Just Say What You Want: Only-prompting Self-rewarding Online Preference Optimization
Xu, Ruijie, Liu, Zhihan, Liu, Yongfei, Yan, Shipeng, Wang, Zhaoran, Zhang, Zhi, He, Xuming
–arXiv.org Artificial Intelligence
We address the challenge of online Reinforcement Learning from Human Feedback (RLHF) with a focus on self-rewarding alignment methods. In online RLHF, obtaining feedback requires interaction with the environment, which can be costly when using additional reward models or the GPT-4 API. Current self-rewarding approaches rely heavily on the discriminator's judgment capabilities, which are effective for large-scale models but challenging to transfer to smaller ones. To address these limitations, we propose a novel, only-prompting self-rewarding online algorithm that generates preference datasets without relying on judgment capabilities.
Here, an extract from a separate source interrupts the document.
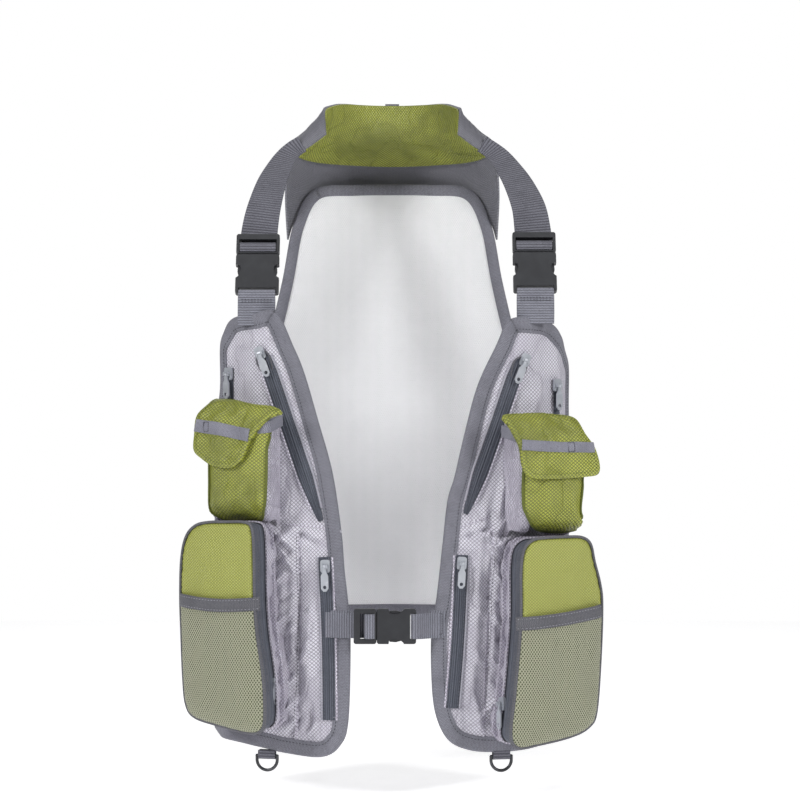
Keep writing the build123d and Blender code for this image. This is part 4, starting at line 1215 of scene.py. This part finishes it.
NECK = [(-6.0, -9, -1, 0), (-9.4, -2, -1, 0), (-9.8, 8, -1, 0), (-9.2, 17, -1, 0), (-6.6, 21.5, -0.4, 1),
        (-4.6, 19, 1, 0.4)]
rows = [((0, f, z), (0, df, dz), 15) for f, z, df, dz in NECK]
strap("neck_loop", None, rows, WEBBING, thick=1.4, step=2.0, replaces="hang_loop")


for side in "rl":
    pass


# ---------------------------------------------------------------- stage
def plane_mesh(name, half, z):
    mesh = bpy.data.meshes.new(name)
    mesh.from_pydata([(-half, -half, z), (half, -half, z), (half, half, z), (-half, half, z)], [],
                     [(0, 1, 2, 3)])
    obj = bpy.data.objects.new(name, mesh)
    bpy.context.scene.collection.objects.link(obj)
    return obj


floor = plane_mesh("floor", 1.7, -0.70)
pale = Paint("pale_floor", 0.9)
mottle = pale.noise(1.5, 2.0)
pale.b.inputs["Emission Color"].default_value = (1, 1, 1, 1)
pale.b.inputs["Emission Strength"].default_value = 0.5
floor.data.materials.append(pale.done(pale.mix(mottle, srgb(244, 244, 245), srgb(248, 248, 249)), mottle,
                                      0.02))

world_data = bpy.data.worlds.new("studio")
bpy.context.scene.world = world_data
world_data.use_nodes = True
tree = world_data.node_tree
seen, lit = tree.nodes["Background"], tree.nodes.new("ShaderNodeBackground")
seen.inputs[1].default_value, lit.inputs[1].default_value = 1.0, 0.17
seen.inputs[0].default_value = lit.inputs[0].default_value = (1, 1, 1, 1)
ray, pick = tree.nodes.new("ShaderNodeLightPath"), tree.nodes.new("ShaderNodeMixShader")
tree.links.new(ray.outputs["Is Camera Ray"], pick.inputs[0])
tree.links.new(lit.outputs[0], pick.inputs[1])
tree.links.new(seen.outputs[0], pick.inputs[2])
tree.links.new(pick.outputs[0], tree.nodes["World Output"].inputs["Surface"])


def lamp(name, at, target, size, power, color=(1, 1, 1)):
    data = bpy.data.lights.new(name, "AREA")
    data.shape = "RECTANGLE"
    data.size, data.size_y = size
    data.energy = power
    data.color = color
    obj = bpy.data.objects.new(name, data)
    obj.location = at
    obj.rotation_euler = (Vector(target) - Vector(at)).to_track_quat("-Z", "Y").to_euler()
    bpy.context.scene.collection.objects.link(obj)


lamp("key_left", (-1.9, -1.9, 0.9), (0, -0.1, -0.35), (0.5, 0.8), 43)
lamp("key_right", (1.9, -1.6, 0.6), (0, -0.1, -0.35), (0.5, 0.8), 31)
lamp("top", (0.0, -0.8, 1.9), (0, -0.1, -0.35), (1.6, 1.0), 17)
lamp("rear", (0.0, 2.2, 1.0), (0, 0, -0.3), (2.0, 1.4), 9)

cam = bpy.data.cameras.new("camera")
cam.lens, cam.sensor_width = 105.75, 36
camera = bpy.data.objects.new("camera", cam)
camera.location = (VIEW_X * MM, -VIEW_F * MM, VIEW_Z * MM)
camera.rotation_euler = (math.radians(90), 0, 0)
bpy.context.scene.collection.objects.link(camera)
bpy.context.scene.camera = camera
bpy.context.scene.view_settings.view_transform = "Standard"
Additionally, we employ fine-grained arithmetic control over the optimality gap between positive and negative examples, generating more hard negatives in the later stages of training to help the model better capture subtle human preferences. Finally, we conduct extensive experiments on two base models, Mistral-7B and Mistral-Instruct-7B, which significantly bootstrap the performance of the reference model, achieving 34.5% in the Length-controlled Win Rates of AlpacaEval 2.0. Reinforcement Learning from Human Feedback (RLHF) is a prevalent technique for Large Language Model (LLM) alignment, ensuring models adhere to human preferences, produce useful and truthful responses, and prevent harmful ones (Stiennon et al., 2020; Ouyang et al., 2022; Christiano et al., 2017). Current RLHF methods are classified into online and offline approaches (Rafailov et al., 2024; Xiong et al., 2024; Meng et al., 2024).